Além do dolo, beira a hipocrisia a promessa de “reversão” sexual. E revolta. “Uma vez criaram uma célula de homossexuais que se reunia na Tijuca [Zona Norte do Rio] para fazer uma espécie de terapia em grupo. Em vez de virarem heterossexuais, começou a rolar paquera”, diz Viula, ex-Moses. E continua: “Tinha gente que saía da reunião para namorar. Dentro do próprio apartamento que sediava os encontros aconteceram experiências sexuais”.

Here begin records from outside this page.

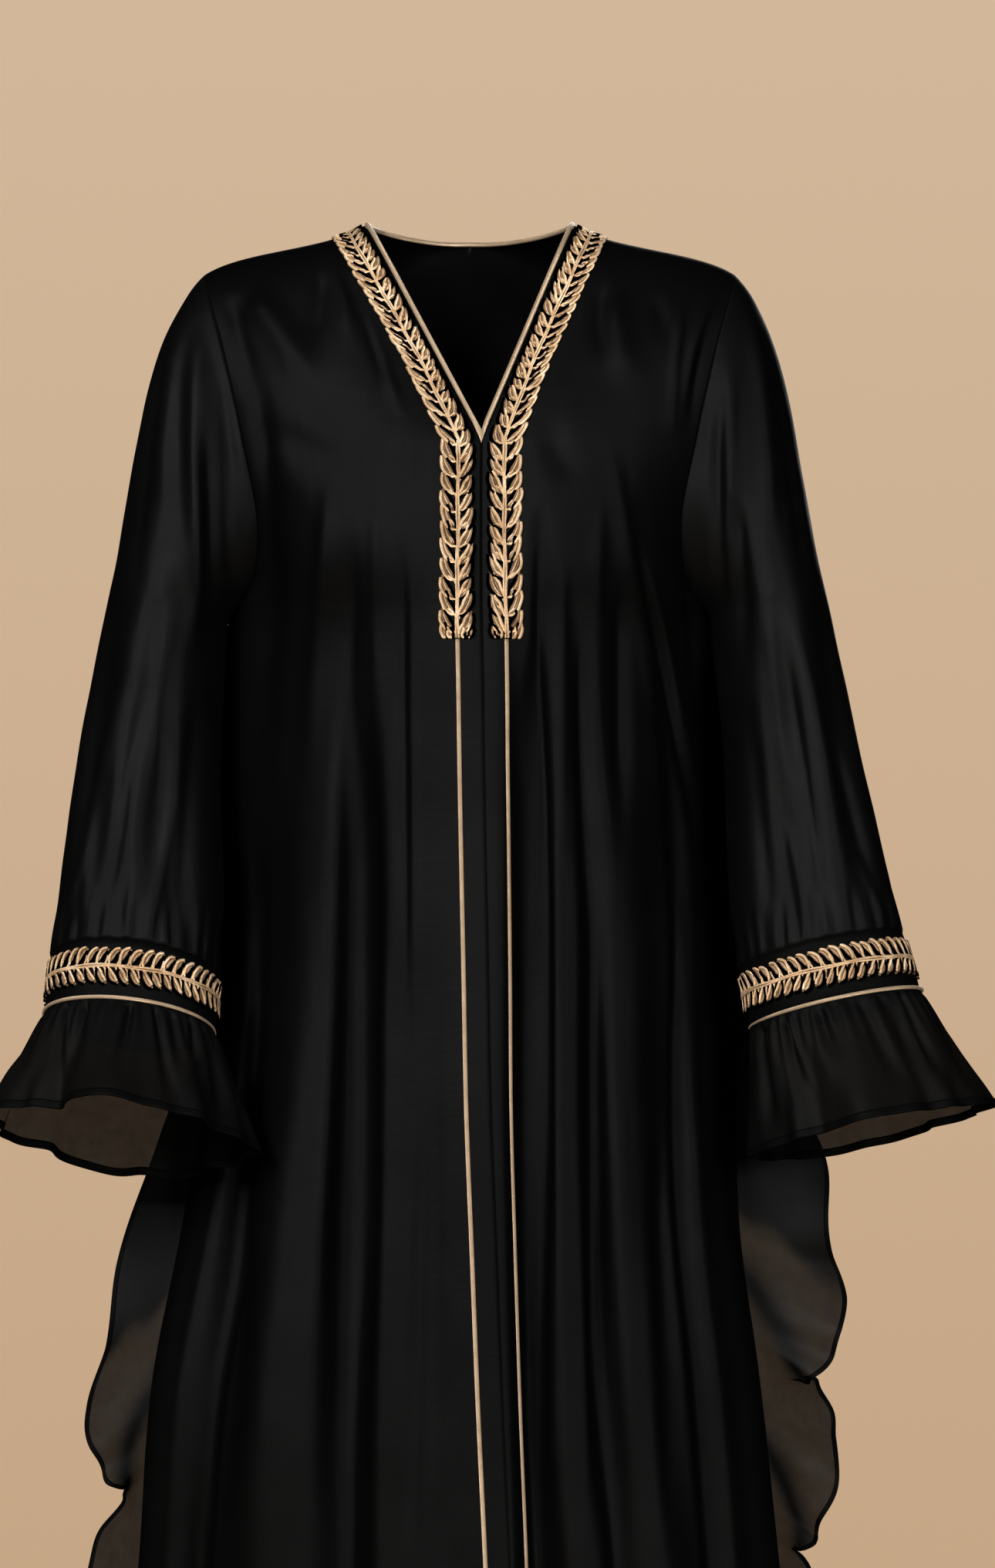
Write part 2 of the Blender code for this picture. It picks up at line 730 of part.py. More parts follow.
def trim_rows(grid):
    """Stations of the neck trim, in rows of the panel, each grid row among them."""
    end = row_at_drop(grid, 2, TRIM_END_DROP)
    stops = [*range(int(end) + 1), end]
    found = [0.0]
    for low, high in zip(stops, stops[1:]):
        length = np.linalg.norm(grid[min(low + 1, len(grid) - 1), 2] - grid[low, 2]) * (high - low)
        steps = max(1, round(length / TRIM_STEP))
        found += [low + (high - low) * step / steps for step in range(1, steps + 1)]
    return found


def make_neck_trim(name, grid, normals):
    """Raised embroidery along the V: a middle ridge, with scalloped sides."""
    low = []
    high = []
    for number, row in enumerate(trim_rows(grid)):
        scallop = TRIM_SCALLOP * (number % 2)
        under = []
        over = []
        for column, lift in ((1 + scallop, 0), (2.0, TRIM_RELIEF), (3 - scallop, 0)):
            point, normal = on_panel(grid, normals, row, column)
            under.append(point + normal * SKIN_GAP)
            over.append(point + normal * (SKIN_GAP + TRIM_THICKNESS + lift))
        low.append(under)
        high.append(over)
    low = np.array(low)
    high = np.array(high)
    # The shoulder end stands back from the seam.
    for part in (low, high):
        part[0] += unit(part[1] - part[0]) * SEAM_GAP
    make_skin(name, low, high, False, GOLD)


def make_front_cord(name, grid, normals):
    """A flat cord from the embroidery to the hem, over the trim's middle column."""
    start = row_at_drop(grid, 2, TRIM_END_DROP + SEAM_GAP)
    half = CORD_HALF_WIDTH / (TRIM_COLUMNS[2] - TRIM_COLUMNS[1])
    # Stations where the cord's sides cross the panel's triangles, so it never dips in.
    stops = [row + share for row in range(len(grid) - 1) for share in (0, half, 1 - half)]
    rows = [start, *(row for row in stops if row > start), len(grid) - 1]
    low = []
    high = []
    for row in rows:
        laid = [on_panel(grid, normals, row, column) for column in (2 - half, 2.0, 2 + half)]
        low.append([point + normal * SKIN_GAP for point, normal in laid])
        high.append([point + normal * (SKIN_GAP + CORD_THICKNESS) for point, normal in laid])
    make_skin(name, np.array(low), np.array(high), False, GOLD)


def make_tube(name, centres, outward, lift, radius, sides, colour):
    """A closed ring of cord, from its centre line and two directions across it."""
    turns = np.linspace(0, 2 * math.pi, sides, endpoint=False)
    loops = []
    for centre, out, up in zip(centres, outward, lift):
        loops.append([centre + radius * (math.cos(t) * out + math.sin(t) * up) for t in turns])
    loops = np.array(loops)
    count = len(loops)
    faces = []
    for i, j in product(range(count), range(sides)):
        a = i * sides + j
        b = i * sides + (j + 1) % sides
        c = ((i + 1) % count) * sides + (j + 1) % sides
        d = ((i + 1) % count) * sides + j
        faces += [[a, b, c], [a, c, d]]
    make_object(name, loops.reshape(-1, 3), faces, colour)


def make_neck_piping(grids, normals):
    """Piping round the whole neck edge, mitred at the point of the V."""
    low = ARM_STEPS // 2
    behind = round(BACK_NECK_END * ARM_STEPS)
    edge = []
    inner = []
    ways = []
    paths = (
        ("front_right", range(low)),
        ("front_left", range(low, 0, -1)),
        ("back_left", range(behind)),
        ("back_right", range(behind, 0, -1)),
    )
    for quarter, rows in paths:
        for row in rows:
            edge.append(grids[quarter][row, 0])
            inner.append(grids[quarter][row, 1])
            ways.append(normals[quarter][row, 0])
    edge = np.array(edge)
    ways = np.array(ways)
    before = unit(edge - np.roll(edge, 1, axis=0))
    after = unit(np.roll(edge, -1, axis=0) - edge)
    reach = NECK_PIPING_RADIUS + SEAM_GAP
    centres = []
    outward = []
    for number in range(len(edge)):
        way = ways[number]
        sides = [np.cross(way, before[number]), np.cross(way, after[number])]
        toward = edge[number] - np.array(inner[number])
        sides = [unit(s) * (1 if s @ toward >= 0 else -1) for s in sides]
        if number == low:
            sides = [s * (1 if s[2] > 0 else -1) for s in sides]
        total = sides[0] + sides[1]
        out = total * (2 / (total @ total))
        centres.append(edge[number] - way * WALL / 2 + out * reach)
        outward.append(out)
    make_tube("neck_piping", centres, outward, ways, NECK_PIPING_RADIUS, 6, GOLD)


def make_cuff(name, shared_band, band):
    """Embroidery and piping on a cuff band."""
    side = SIDES[name]
    seam = sections_of(CUFFS[name])[0]
    axis = ring_axis(side, seam)
    low = []
    high = []
    for number, share in enumerate((CUFF_TRIM_SPAN[0], sum(CUFF_TRIM_SPAN) / 2, CUFF_TRIM_SPAN[1])):
        under = []
        over = []
        for column in range(CUFF_COLUMNS):
            scallop = CUFF_TRIM_SCALLOP * (column % 2) * (1 - number)
            point = band[0, column] + (band[1, column] - band[0, column]) * (share + scallop)
            normal = unit(shared_band[0, column] + shared_band[1, column])
            lift = SKIN_GAP + TRIM_THICKNESS + TRIM_RELIEF * (number == 1)
            under.append(point + normal * SKIN_GAP)
            over.append(point + normal * lift)
        low.append(under)
        high.append(over)
    make_skin("cuff_trim_" + name, np.array(low), np.array(high), True, GOLD)
    out = shared_band[1]
    centres = band[1] + out * (CUFF_PIPING_RADIUS + SEAM_GAP * 1.5) - axis * CUFF_PIPING_RISE
    lift = np.tile(-axis, (CUFF_COLUMNS, 1))
    make_tube("cuff_piping_" + name, centres, out, lift, CUFF_PIPING_RADIUS, 4, GOLD)


def flounce_grid(name, quarter):
    """A cascade let into the side seam. It swings back and forth where its hem slants."""
    side = SIDES[name]
    drops, reaches = FLOUNCE_REACH[name]["drop"], FLOUNCE_REACH[name]["reach"]
    middles = (drops[1:] + drops[:-1]) / 2
    rows = []
    for drop in np.sort(np.concatenate([drops, middles])):
        row = row_at_drop(quarter, -1, drop)
        low = min(int(row), len(quarter) - 2)
        seam = quarter[low, -1] + (quarter[low + 1, -1] - quarter[low, -1]) * (row - low)
        reach = max(smooth(drop, drops, reaches), 0.0)
        before = smooth(drop - FLOUNCE_STEP, drops, reaches)
        slope = (smooth(drop + FLOUNCE_STEP, drops, reaches) - before) / (2 * FLOUNCE_STEP)
        swing = FLOUNCE_SWING * np.clip(slope / FLOUNCE_STEEP, -1, 1)
        cells = []
        for cell in range(FLOUNCE_CELLS + 1):
            w = cell / FLOUNCE_CELLS
            x = reach * w + FLOUNCE_SEAM_GAP
            y = swing * w**FLOUNCE_SWING_POWER + FLOUNCE_BACK_SET * w
            cells.append(seam + np.array([side * x, y, -FLOUNCE_FALL * reach * w]))
        rows.append(cells)
    return np.array(rows)


def clear_scene():
    for thing in list(bpy.data.objects):
        bpy.data.objects.remove(thing, do_unlink=True)


def normal_grid(grid, shared):
    return np.array([[shared[key(point)][0] for point in row] for row in grid])


def main():
    clear_scene()
    grids = {}
    for name, side in SIDES.items():
        grids["front_" + name] = body_quarter(side, FRONT)
        grids["back_" + name] = body_quarter(side, BACK)
    sleeves = {name: sleeve_grid(name) for name in SIDES}
    layers = {
        "back": join_grids([(grids["back_left"], False, False), (grids["back_right"], False, True)])
    }
    for name, side in SIDES.items():
        layers["front_" + name] = join_grids([(grids["front_" + name], False, side > 0)])
        layers["sleeve_" + name] = join_grids([(sleeves[name], True, side < 0)])
    shared = share_normals(layers.values())
    places = [{key(point) for point in points} for points, _ in layers.values()]
    seams = {place for a, b in product(places, places) if a is not b for place in a & b}

    for name, side in SIDES.items():
        top = sections_of(SLEEVES[name])[-1]
        seam = sections_of(CUFFS[name])[0]
        band = cuff_grid(name)
        ruffle = ruffle_grid(name)
        cuff_layers = {
            "cuff_band_": join_grids([(band, True, side < 0)]),
            "cuff_ruffle_": join_grids([(ruffle, True, side < 0)]),
        }
        cuff_normals = share_normals([cuff_layers["cuff_band_"]])
        ruffle_normals = share_normals([cuff_layers["cuff_ruffle_"]])
        # The edges of a seam round the arm are cut square to the arm.
        rings = ((sleeves[name][-1], top, shared), (band[0], top, cuff_normals))
        rings += ((band[1], seam, cuff_normals), (ruffle[0], seam, ruffle_normals))
        cuff_seams = set()
        for loop, section, normals in rings:
            axis = ring_axis(side, section)
            for point in loop:
                normal = normals[key(point)][0]
                normals[key(point)] = (unit(normal - axis * (normal @ axis)), 1.0)
                cuff_seams.add(key(point))
        seams |= cuff_seams
        layer = cuff_layers["cuff_band_"]
        make_walled("cuff_band_" + name, layer, cuff_normals, cuff_seams, WALL, BLACK)
        layer = cuff_layers["cuff_ruffle_"]
        make_walled("cuff_ruffle_" + name, layer, ruffle_normals, cuff_seams, SHEER_WALL, SHEER_BLACK)
        make_cuff(name, normal_grid(band, cuff_normals), band)

    for name, layer in layers.items():
        make_walled(name, layer, shared, seams, WALL, BLACK)

    normals = {name: normal_grid(grid, shared) for name, grid in grids.items()}
    for name in SIDES:
        front = grids["front_" + name]
        make_neck_trim("neck_trim_" + name, front, normals["front_" + name])
        make_front_cord("front_cord_" + name, front, normals["front_" + name])
        flounce = flounce_grid(name, front)
        layer = join_grids([(flounce, False, False)])
        own = share_normals([layer])
        # Both sides of the flounce's root stand equally far from the seam.
        for point in flounce[:, 0]:
            normal = own[key(point)][0] * np.array([0, 1, 1])
            own[key(point)] = (unit(normal), 1.0)
        make_walled("side_flounce_" + name, layer, own, set(), SHEER_WALL, SHEER_BLACK)
    make_neck_piping(grids, normals)


main()
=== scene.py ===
"""Looks of the black abaya: fine cloth, gold thread embroidery, sheer frills, camera and light."""

import math

import bpy
import numpy as np
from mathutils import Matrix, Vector, noise


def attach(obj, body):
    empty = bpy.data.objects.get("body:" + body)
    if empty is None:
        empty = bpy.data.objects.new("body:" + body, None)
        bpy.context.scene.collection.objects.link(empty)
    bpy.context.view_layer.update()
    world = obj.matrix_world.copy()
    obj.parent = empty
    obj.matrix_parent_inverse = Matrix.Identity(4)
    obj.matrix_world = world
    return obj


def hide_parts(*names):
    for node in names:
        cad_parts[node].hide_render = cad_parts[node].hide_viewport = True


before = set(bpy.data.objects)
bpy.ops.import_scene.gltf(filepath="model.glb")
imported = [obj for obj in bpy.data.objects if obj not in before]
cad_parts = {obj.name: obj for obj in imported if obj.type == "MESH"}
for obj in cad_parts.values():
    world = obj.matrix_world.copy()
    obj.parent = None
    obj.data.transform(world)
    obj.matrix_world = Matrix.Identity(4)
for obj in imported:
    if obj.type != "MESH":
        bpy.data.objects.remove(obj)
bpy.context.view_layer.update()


def table(names, *rows):
    """Columns of a small table, by name."""
    columns = zip(*rows)
    return {name: np.array(column, float) for name, column in zip(names.split(), columns)}


def rings(*rows):
    """Leaning ovals down an arm."""
    return table("x y z half_width half_depth side_lean front_lean", *rows)


def creases(*rows):
    """Curves in the cloth, each through three points."""
    return table("x0 z0 x1 z1 x2 z2 half_width height", *rows)


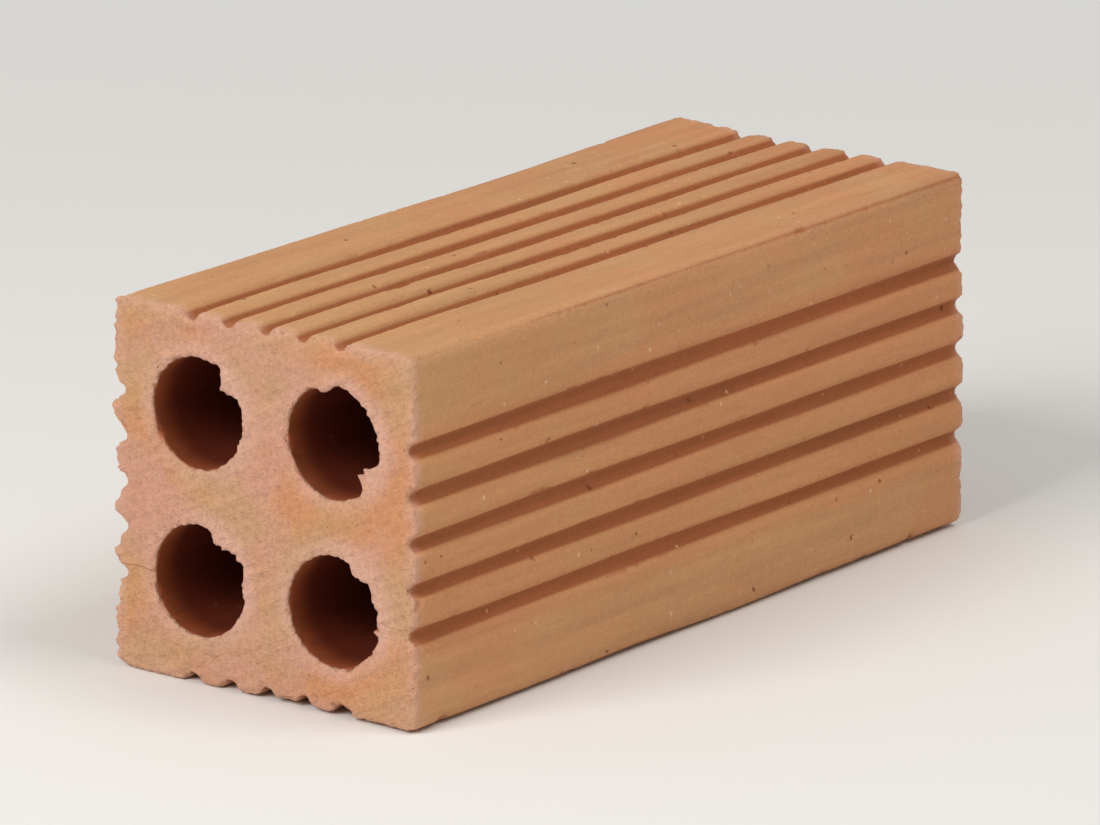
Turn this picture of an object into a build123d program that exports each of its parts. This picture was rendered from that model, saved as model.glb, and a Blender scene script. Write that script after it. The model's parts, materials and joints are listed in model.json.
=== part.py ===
from build123d import *
import os

# Fired clay brick with four round holes, all in millimetres.
# Wet clay is pressed through a die as one long column along X and cut across by wires, so the
# whole brick is one section: a square with rounded arrises, five grooves in each face and four
# round holes. It lies on one face, with the origin in the middle of that face and +Z up.

# Overall size, as fired
brick_length = 190.0
brick_width = 80.0
brick_height = 80.0
arris_radius = 2.5  # the die rounds the four long edges

# Round holes, two by two, running from end to end
hole_diameter = 24.0
hole_columns = 2
hole_rows = 2
web_thickness = 12.0  # clay between neighbouring holes

# Grooves along the middle of each long face, where mortar and plaster hold
grooves_per_face = 5
groove_pitch = 9.8
groove_mouth = 4.6
groove_floor = 1.6
groove_depth = 2.2
shoulder_radius = 0.8  # where a face turns down into a groove
root_radius = 0.6  # where a groove's flank meets its floor


def groove_cutter():
    """Section of one groove below the X axis, with softened shoulders and roots."""
    half_mouth = groove_mouth / 2
    half_floor = groove_floor / 2
    half_cutter = half_mouth + shoulder_radius
    outline = Polyline(
        (-half_cutter, groove_depth),
        (-half_cutter, 0),
        (-half_mouth, 0),
        (-half_floor, -groove_depth),
        (half_floor, -groove_depth),
        (half_mouth, 0),
        (half_cutter, 0),
        (half_cutter, groove_depth),
        close=True,
    )
    cutter = make_face(outline)
    roots = cutter.vertices().group_by(Axis.Y)[0]
    cutter = fillet(roots, root_radius)
    shoulders = cutter.vertices().group_by(Axis.Y)[-2].sort_by(Axis.X)[1:-1]
    return fillet(shoulders, shoulder_radius)


def grooves():
    """The grooves of all four faces, each row turned to its face of the section."""
    cutter = groove_cutter()
    row = GridLocations(groove_pitch, 0, grooves_per_face, 1)
    cutters = []
    for turn, reach in ((0, brick_height), (90, brick_width), (180, brick_height), (270, brick_width)):
        face = Rot(0, 0, turn) * Pos(0, reach / 2)
        cutters += [face * place * cutter for place in row]
    return cutters


def holes():
    """The round holes, centred in the section."""
    pitch = hole_diameter + web_thickness
    grid = GridLocations(pitch, pitch, hole_columns, hole_rows)
    return [place * Circle(hole_diameter / 2) for place in grid]


def die_section():
    """What the die presses out: the clay between the outline and the holes."""
    outline = RectangleRounded(brick_width, brick_height, arris_radius)
    return outline - grooves() - holes()


def clay_brick():
    """The section pushed along X, from one wire cut to the next, lying on its lower face."""
    first_cut = Plane.YZ.offset(-brick_length / 2)
    column = extrude(first_cut * die_section(), brick_length)
    return Pos(0, 0, brick_height / 2) * column


os.makedirs("parts", exist_ok=True)
export_step(clay_brick(), "parts/clay_brick.step")
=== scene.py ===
import json
import math

import bpy
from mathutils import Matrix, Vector


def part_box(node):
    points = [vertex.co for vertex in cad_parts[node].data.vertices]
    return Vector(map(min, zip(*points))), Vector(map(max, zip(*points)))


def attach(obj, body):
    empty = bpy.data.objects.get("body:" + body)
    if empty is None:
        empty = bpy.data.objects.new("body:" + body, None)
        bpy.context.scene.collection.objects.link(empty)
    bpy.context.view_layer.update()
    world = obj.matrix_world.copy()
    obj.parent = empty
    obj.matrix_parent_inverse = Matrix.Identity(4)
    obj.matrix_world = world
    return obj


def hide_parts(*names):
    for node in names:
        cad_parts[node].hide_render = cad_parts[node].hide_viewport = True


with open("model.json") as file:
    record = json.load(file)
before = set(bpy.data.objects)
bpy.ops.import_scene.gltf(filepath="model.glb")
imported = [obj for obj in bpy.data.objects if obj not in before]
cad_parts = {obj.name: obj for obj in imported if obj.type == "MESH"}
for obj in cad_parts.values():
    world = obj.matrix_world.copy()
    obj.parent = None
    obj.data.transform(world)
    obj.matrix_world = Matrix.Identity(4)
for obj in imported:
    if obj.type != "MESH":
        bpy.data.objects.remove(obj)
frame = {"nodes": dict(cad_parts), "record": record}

bl_info = {
    "name": "Fired clay brick with four holes",
    "version": (1, 0, 0),
    "blender": (4, 5, 0),
    "location": "View3D > Sidebar > Brick",
    "description": "Dresses an extruded, wire-cut and fired clay brick, and stands it on a pale floor",
    "category": "Object",
}

MM = 0.001
NODE = "clay_brick"
PIECE = "fired_brick"
LOW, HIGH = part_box(NODE)
MIDDLE = (LOW + HIGH) / 2
HALF = (HIGH - LOW) / 2
BORES = [mount for mount in frame["record"]["mounts"] if mount["kind"] == "bore"]
BORE_RADIUS = BORES[0]["dims"]["r_mm"] * MM
LOW_BORE = min(bore["pos_m"][2] for bore in BORES)
BORE_PLACE = (0, max(bore["pos_m"][1] for bore in BORES), MIDDLE.z - LOW_BORE)
BACKGROUND = 0.8  # how bright the background looks, where 1 is the floor's own colour
FADE_START = 0.2  # metres from the brick, where the floor begins to fade into the background
FADE_END = 0.8  # and where it has done so
FLOOR_WIDTH = 8  # metres
FLOOR_GAP = 0.1 * MM  # keeps the floor clear of the brick's underside
LAMP_WIDTH = 0.9  # metres, which keeps the shadows soft
ALONG_DIE = (0.06, 1, 1)  # stretches a pattern along X, the way that the clay left the die
NOISE_LOW = 0.3  # nearly all values of a noise texture lie between these two
NOISE_HIGH = 0.7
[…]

“Outra situação absurda ocorreu em um congresso da Exodus – grupo cristão internacional que combate a homossexualidade. Os caras paqueravam e ficavam juntos durante o evento”, revela Viula. “A mensagem da militância gay, que se reuniu na porta, era: ‘Nos deixem em paz’. Lá dentro dizíamos que Deus transforma. Mas quem estava no evento fazia o mesmo que o pessoal de fora”. E conclui: “Era uma incoerência total”.
“Do ponto de vista científico, é uma fraude [a promessa de reversão da orientação sexual], pois a psicologia não reconhece que seja possível”, afirma peremptoriamente Pedrosa, para lembrar da proibição, pelo conselho, que psicólogos utilizem tais práticas com pacientes. “O resultado é danoso. Os efeitos são severos distúrbios comportamentais e psiquiátricos”, alerta.
Uma das precursoras no movimento teológico inclusivo no Brasil, a Igreja Cristã Contemporânea milita para desconstruir o discurso religioso homofóbico. “Queremos levar a todos, inclusive ao público LGBT, que Deus não tem preconceito. Que tem um amor incondicional. Que nos ama tal como fomos feitos”, diz o pastor Marcos Gladstone, fundador e presidente da igreja. “É possível ter uma vida de amor e fidelidade com Deus e o companheiro – mesmo que do mesmo sexo”.
Mas a “luta” está só no começo. No último fim de semana, Gladstone e seu companheiro, pastor Fábio Inácio, foram vítimas de um vídeo criminoso, no Youtube, em que apareciam fotos do seu casamento, trilha de um forró tosco evangélico com o nome “Adão e Ivo”, de Antonio Jose Ferreira de Lima, o Toinho de Aripibu(!).
Os pastores apresentaram denúncia contra o cantor Emanuel Ferreira de Albertin e o compositor – o Aripibu(!) – no MP-RJ (Ministério Público), OAB (Ordem dos Advogados do Brasil), Superintendência de Direitos Individuais Coletivos e Difusos da Secretaria Estadual de Assistência Social e Direitos Humanos do Estado do RJ e na Comissão de Combate à Intolerância Religioso por práticas de preconceito, discriminação e homofobia religiosa.
“Louvor é para adorar, exaltar, engrandecer, agradecer a Deus. Não para atacar o próximo”, lembra Gladstone. “E a democracia tem como prerrogativa a liberdade de expressão, como adoram dizer quem condena a homossexualidade. Mas é também do jogo democrático que respondamos por nossos atos, acusações e danos”.
A reportagem procurou, via e-mail, a Igreja Batista da Lagoinha – responsável pelo ministério “Deus se Importa” -, a direção do Moses e a Igreja Renascer em Cristo, citados nessa matéria. Até o fechamento da matéria, ninguém respondeu.